[Instruction]
Every entry must be given again exactly.

[Data lines]
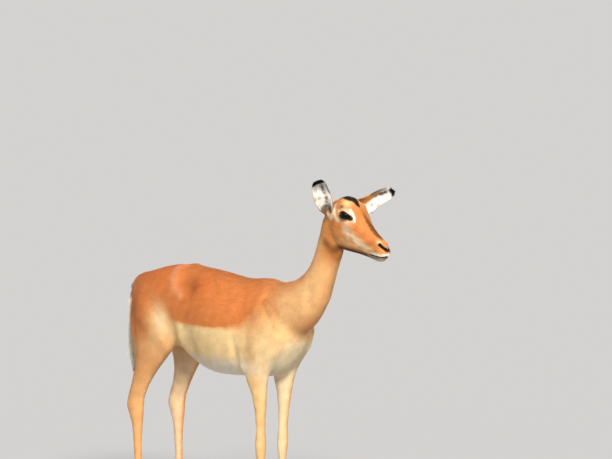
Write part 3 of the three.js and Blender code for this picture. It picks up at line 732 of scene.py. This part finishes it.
def paint_head(add, points, normals, near):
    face = facing(points)
    ahead, beside, up = face.T
    own = rise(-115, -50, ahead) * rise(-245, -170, up + 0.25 * np.maximum(ahead, 0))
    fine = ripple(points, 10, 4)
    upward = (normals @ HEAD_AXES.T) @ unit((0.75, 0, 0.66))
    add("face", own)

    def line(colour, places, width, share=1.0):
        distance = line_distance(face, places)[0] + 0.6 * fine
        add(colour, share * own * fall(width * 0.55, width * 1.2, distance))

    def band(colour, places, width, share):
        add(colour, share * own * bell(line_distance(face, places)[0], width))

    def spot(colour, centre, size, share, within=own):
        add(colour, share * within * hill(face, centre, size))

    # cheek and jaw, with a pale painted highlight low on the back of the jaw
    spot("rufous", (-6, 40, -96), (22, 20, 22), 0.30)
    spot("pale", (-2, 28, -138), (24, 20, 12), 0.35)
    spot("pale", (98, 22, -153), (14, 10, 7), 0.55)
    spot("cream", (32, 44, -95), (17, 20, 10), 0.40)
    band("rufous", CHEEK_RED, 13, 0.75)
    band("cream", CHEEK_BAND, 12, 0.75)
    spot("pale", (32, 24, -149), (30, 20, 8), 0.45)
    # painted shade along and under the jaw's lower edge, behind the jaw and under it at the throat
    band("brown", JAW_UNDER_SHADE, 12, 0.85)
    band("dark", JAW_EDGE_SHADE, 8.5, 0.90)
    band("brown", JAW_SHADE, 13, 0.80)
    spot("brown", (-18, 0, -186), (36, 45, 15), 0.62, 1)
    spot("brown", (100, 23, -140), (12, 10, 7), 0.30)
    band("brown", TEMPLE_SHADE, 8, 0.40)
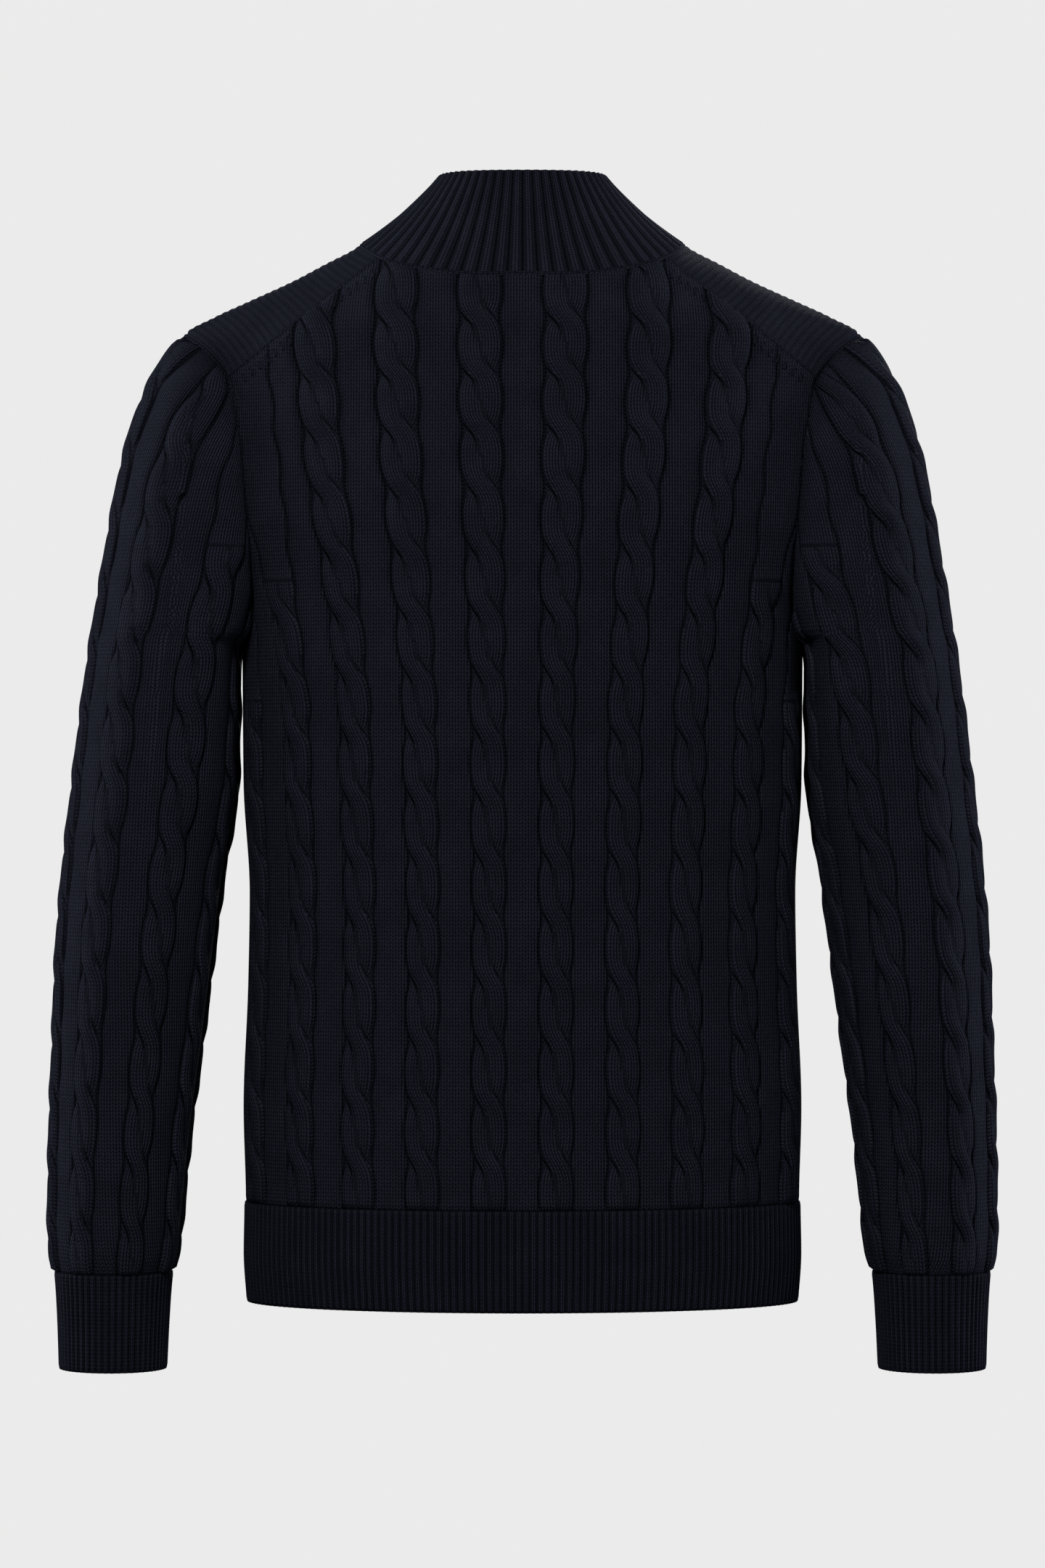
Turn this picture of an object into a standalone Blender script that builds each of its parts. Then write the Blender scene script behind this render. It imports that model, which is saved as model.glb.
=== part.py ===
"""Zip-up cable-knit cardigan, filled out as if worn: stand collar, shoulder yokes, set-in sleeves.

Frame: +Z up, the wearer's front toward -Y, the wearer's left toward +X. The origin is on the midline
at the height where the neck seam crosses the shoulders. Lengths in the tables are millimetres.
"""
import math
from functools import lru_cache

import bmesh
import bpy
from mathutils import Matrix, Vector
from mathutils.geometry import delaunay_2d_cdt

MM = 0.001

# Driving sizes, mm
WALL = 2.0              # plain cloth wall
SEAM = 0.2              # each piece stops this far short of a seam line
SLEEVE_SEAM = 0.8       # the same on a sleeve, whose edge meets the armhole at an angle
CABLE_HIGH = 3.4        # crest of a cable strand above the plain wall
CABLE_LOW = 1.2         # strand where it dives under its neighbour
RIB_HIGH = 1.3          # crest of a rib above the wall
CABLE_PINCH = 0.215     # half width of a cable at a crossing, in column spacings
CABLE_HALF_WIDTH = 0.275    # and half way between two crossings
STRAND_OFFSET = 0.115   # a strand's crest from the cable's centre, in column spacings
HEM_SEAM = -622.0
HEM_BOTTOM = -687.0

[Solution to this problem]
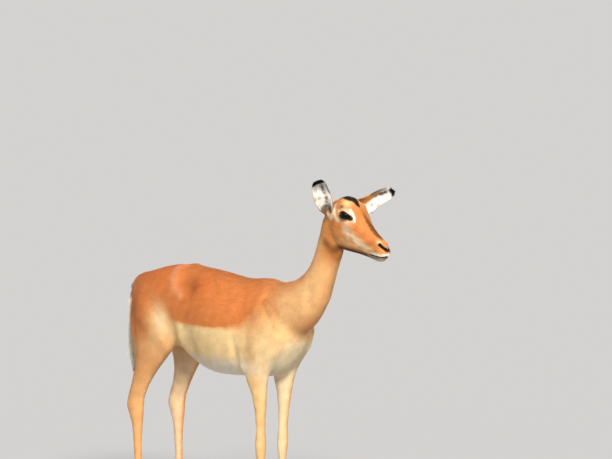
Write part 3 of the three.js and Blender code for this picture. It picks up at line 732 of scene.py. This part finishes it.
def paint_head(add, points, normals, near):
    face = facing(points)
    ahead, beside, up = face.T
    own = rise(-115, -50, ahead) * rise(-245, -170, up + 0.25 * np.maximum(ahead, 0))
    fine = ripple(points, 10, 4)
    upward = (normals @ HEAD_AXES.T) @ unit((0.75, 0, 0.66))
    add("face", own)

    def line(colour, places, width, share=1.0):
        distance = line_distance(face, places)[0] + 0.6 * fine
        add(colour, share * own * fall(width * 0.55, width * 1.2, distance))

    def band(colour, places, width, share):
        add(colour, share * own * bell(line_distance(face, places)[0], width))

    def spot(colour, centre, size, share, within=own):
        add(colour, share * within * hill(face, centre, size))

    # cheek and jaw, with a pale painted highlight low on the back of the jaw
    spot("rufous", (-6, 40, -96), (22, 20, 22), 0.30)
    spot("pale", (-2, 28, -138), (24, 20, 12), 0.35)
    spot("pale", (98, 22, -153), (14, 10, 7), 0.55)
    spot("cream", (32, 44, -95), (17, 20, 10), 0.40)
    band("rufous", CHEEK_RED, 13, 0.75)
    band("cream", CHEEK_BAND, 12, 0.75)
    spot("pale", (32, 24, -149), (30, 20, 8), 0.45)
    # painted shade along and under the jaw's lower edge, behind the jaw and under it at the throat
    band("brown", JAW_UNDER_SHADE, 12, 0.85)
    band("dark", JAW_EDGE_SHADE, 8.5, 0.90)
    band("brown", JAW_SHADE, 13, 0.80)
    spot("brown", (-18, 0, -186), (36, 45, 15), 0.62, 1)
    spot("brown", (100, 23, -140), (12, 10, 7), 0.30)
    band("brown", TEMPLE_SHADE, 8, 0.40)
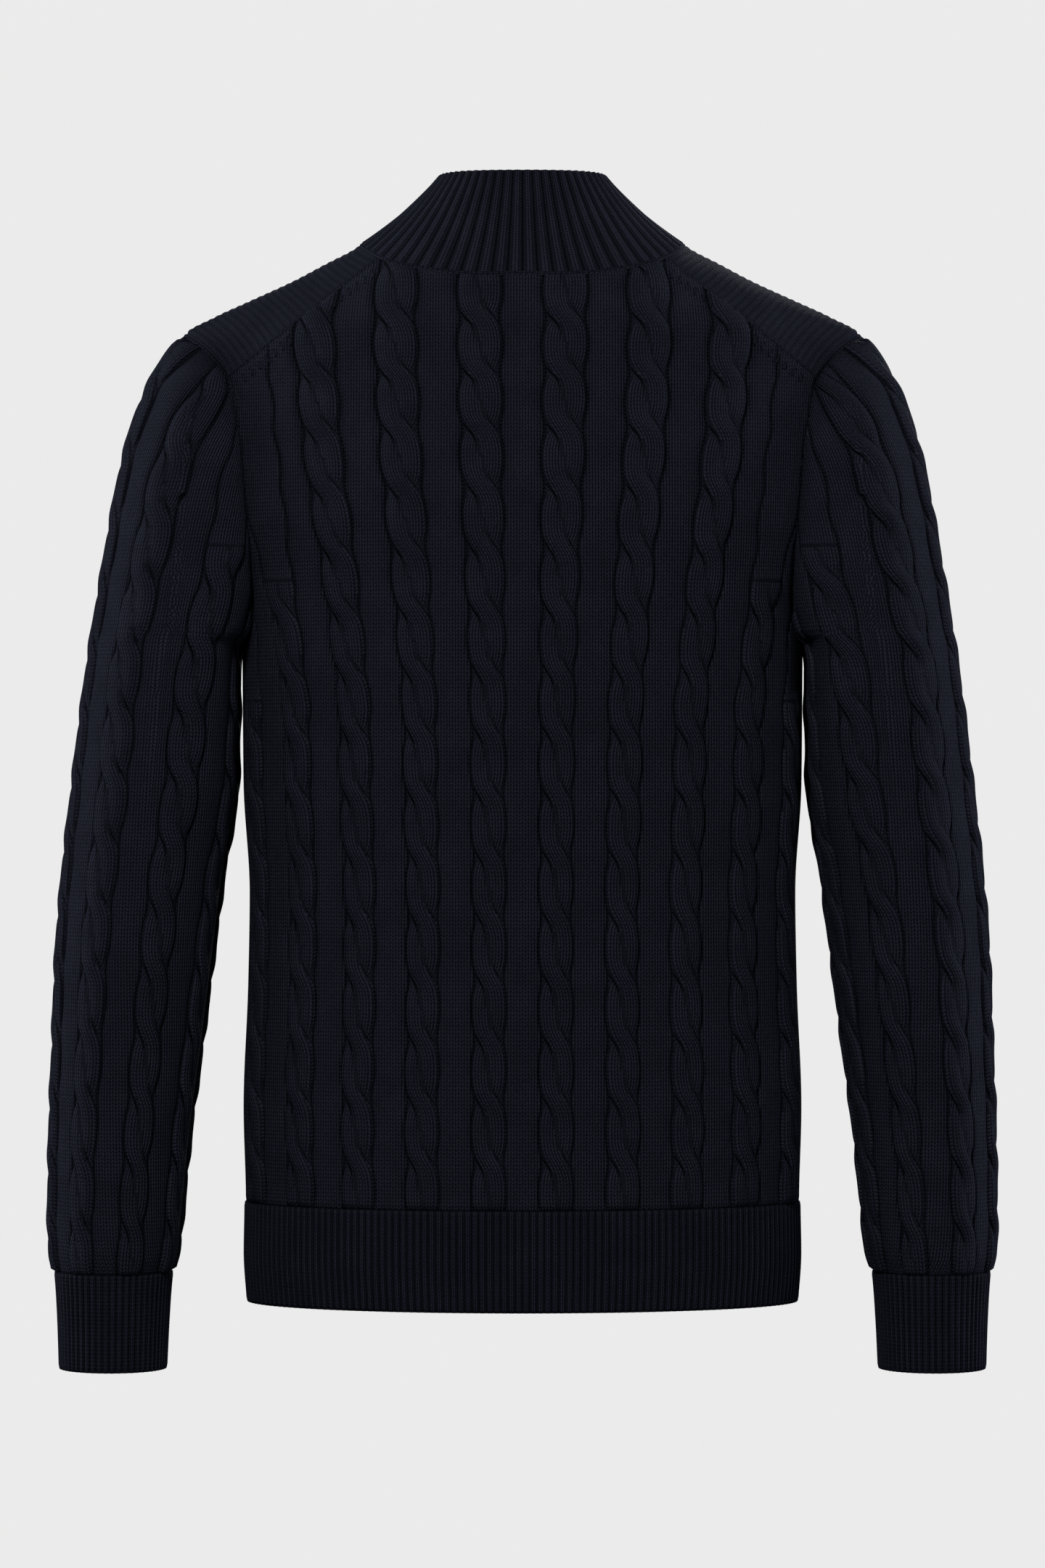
Turn this picture of an object into a standalone Blender script that builds each of its parts. Then write the Blender scene script behind this render. It imports that model, which is saved as model.glb.
=== part.py ===
"""Zip-up cable-knit cardigan, filled out as if worn: stand collar, shoulder yokes, set-in sleeves.

Frame: +Z up, the wearer's front toward -Y, the wearer's left toward +X. The origin is on the midline
at the height where the neck seam crosses the shoulders. Lengths in the tables are millimetres.
"""
import math
from functools import lru_cache

import bmesh
import bpy
from mathutils import Matrix, Vector
from mathutils.geometry import delaunay_2d_cdt

MM = 0.001

# Driving sizes, mm
WALL = 2.0              # plain cloth wall
SEAM = 0.2              # each piece stops this far short of a seam line
SLEEVE_SEAM = 0.8       # the same on a sleeve, whose edge meets the armhole at an angle
CABLE_HIGH = 3.4        # crest of a cable strand above the plain wall
CABLE_LOW = 1.2         # strand where it dives under its neighbour
RIB_HIGH = 1.3          # crest of a rib above the wall
CABLE_PINCH = 0.215     # half width of a cable at a crossing, in column spacings
CABLE_HALF_WIDTH = 0.275    # and half way between two crossings
STRAND_OFFSET = 0.115   # a strand's crest from the cable's centre, in column spacings
HEM_SEAM = -622.0
HEM_BOTTOM = -687.0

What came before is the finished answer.